A Supreme Congress Directive is a binding legislative act on a single BC country that needs to be incorporated into national law (transposed) within a year. The member nation is free to choose how to incorporate the Directive on the basis that the objective of the Directive is met, and this must be confirmed by the Commonwealth Commission upon its review.
A Commonwealth Directive is a non-binding legislative act of strategy for all bodies of the British Commonwealth and sets out the policies immediately executable by the Commonwealth Trustees’ on behalf of the people of the Commonwealth.
A Trade Resolution establishes trade policy of a binding legislative decision in its entirety on a participant or participants of trade activities in the Commonwealth, specifying those to whom it is addressed and shall be binding only on them.

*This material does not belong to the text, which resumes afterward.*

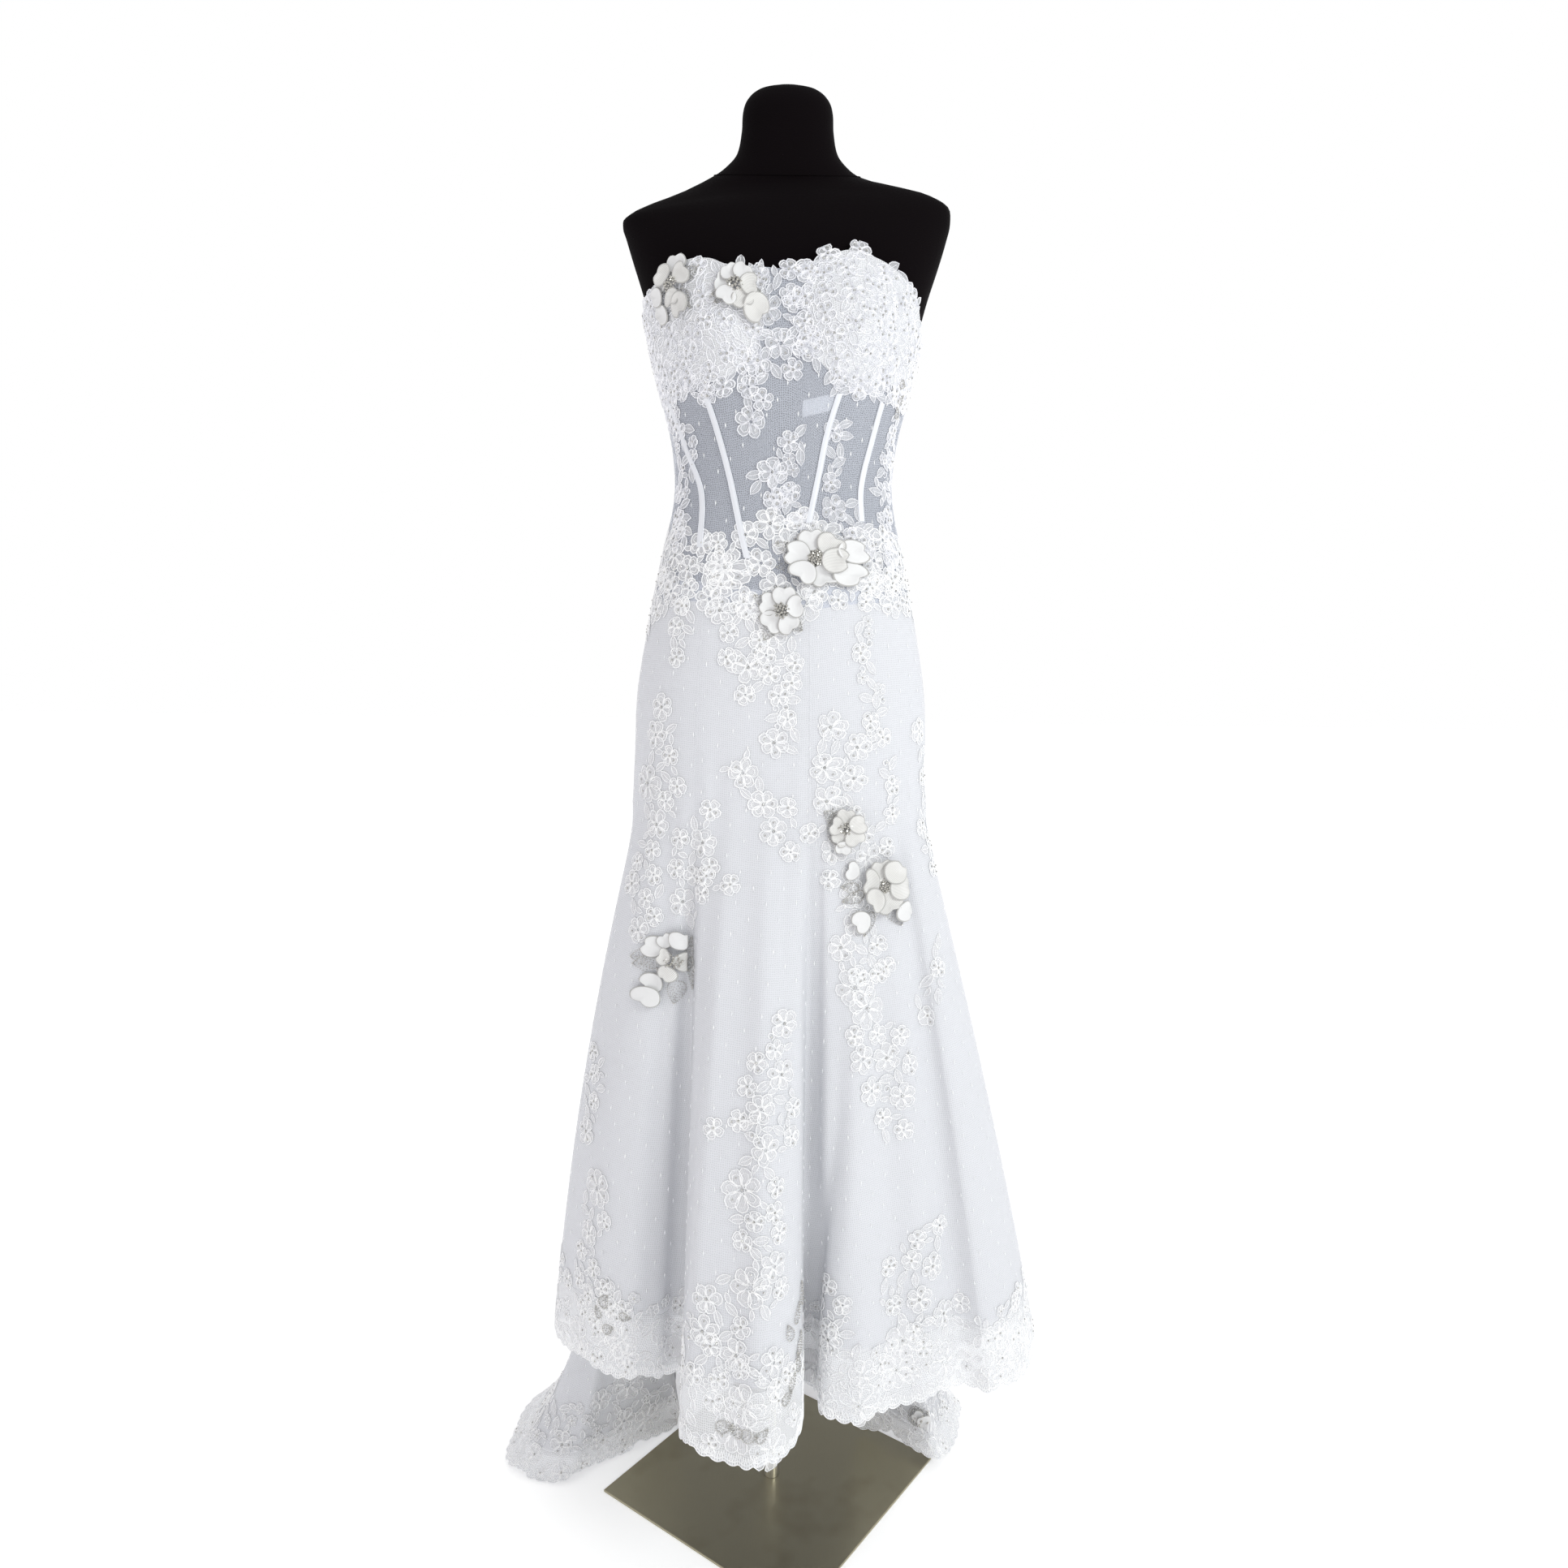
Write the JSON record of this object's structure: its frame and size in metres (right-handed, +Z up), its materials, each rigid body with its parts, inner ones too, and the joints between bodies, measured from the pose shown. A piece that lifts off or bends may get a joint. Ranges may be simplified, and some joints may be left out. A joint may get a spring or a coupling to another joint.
{
  "type": "wedding dress on dress form",
  "caption": "Strapless lace wedding dress with a sheer boned bodice, fabric flowers and a flared skirt with a train, on a limbless dress form with a pole and square plate.",
  "frame": {"origin": "on the pole's axis, on the underside of the square plate", "axes": "+Z up along the pole, -Y towards the front of the dress, +X to the right of someone who looks at the front"},
  "size_m": [0.6804, 0.673, 1.6914],
  "materials": {
    "net": "fine soft net with small dots",
    "lace": "corded and beaded lace",
    "satin": "smooth satin",
    "organza": "crisp organza petals",
    "jersey": "black knitted jersey",
    "steel": "brushed steel"
  },
  "bodies": {
    "root": {"back_placket": "satin", "base_plate": "steel", "bodice_back_left": "net", "bodice_back_right": "net", "bodice_centre_front": "net", "bodice_centre_gusset": "net", "bodice_side_back_left": "net", "bodice_side_back_right": "net", "bodice_side_front_left": "net", "bodice_side_front_right": "net", "bodice_side_left": "net", "bodice_side_right": "net", "boning_left_princess": "satin", "boning_left_side": "satin", "boning_right_princess": "satin", "boning_right_side": "satin", "button_01": "satin", "button_02": "satin", "button_03": "satin", "button_04": "satin", "button_05": "satin", "button_06": "satin", "button_07": "satin", "button_08": "satin", "button_09": "satin", "button_10": "satin", "button_11": "satin", "button_12": "satin", "cup_left": "lace", "cup_right": "lace", "flower_bust_left_inner": "organza", "flower_bust_left_outer": "organza", "flower_hip_centre": "organza", "flower_hip_lower": "organza", "flower_skirt_left": "organza", "flower_skirt_right_lower": "organza", "flower_skirt_right_upper": "organza", "form_neck": "jersey", "form_torso": "jersey", "hem_lace_back_left": "lace", "hem_lace_back_right": "lace", "hem_lace_front_centre": "lace", "hem_lace_front_left": "lace", "hem_lace_front_right": "lace", "hem_lace_side_back_left": "lace", "hem_lace_side_back_right": "lace", "pole": "steel", "pole_collar": "steel", "skirt_lining_back": "satin", "skirt_lining_front": "satin", "skirt_net_back_left": "net", "skirt_net_back_right": "net", "skirt_net_front_centre": "net", "skirt_net_front_left": "net", "skirt_net_front_right": "net", "skirt_net_side_back_left": "net", "skirt_net_side_back_right": "net"}
  },
  "joints": []
}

A Civil Service Resolution establishes civil service policy of an official binding legislative decision in its entirety, either for all bodies or a specific body of the Union State of the British Commonwealth at a particular state level, or on a subject or subjects of the British Commonwealth at that particular state level, specifying those to whom it is addressed and shall be binding only on them at the state level of issue.
An opinion of the Lords of Commonwealth is an instrument that allows to make an honest statement on the propriety, justness and equity of legislation, government decisions and actions of individuals without imposing any legal obligation on the subject of the opinion. An opinion has no binding force beyond the Union State of British Commonwealth.
A Supreme Congress Recommendation is a non-binding legislative act that forms the legal route for a citizen of the Commonwealth to make his or her views and desires for legislation known and to suggest a line of action without imposing any legal obligation on those to whom it is addressed. They have no binding force.
Commonwealth Statutory Instruments (CSIs) are documents drafted by the union government to adapt Commonwealth Law that are either rules, orders or a regulation. These are published with an explanatory memorandum, which outlines the purpose of the CSI and why the adaptation is necessary.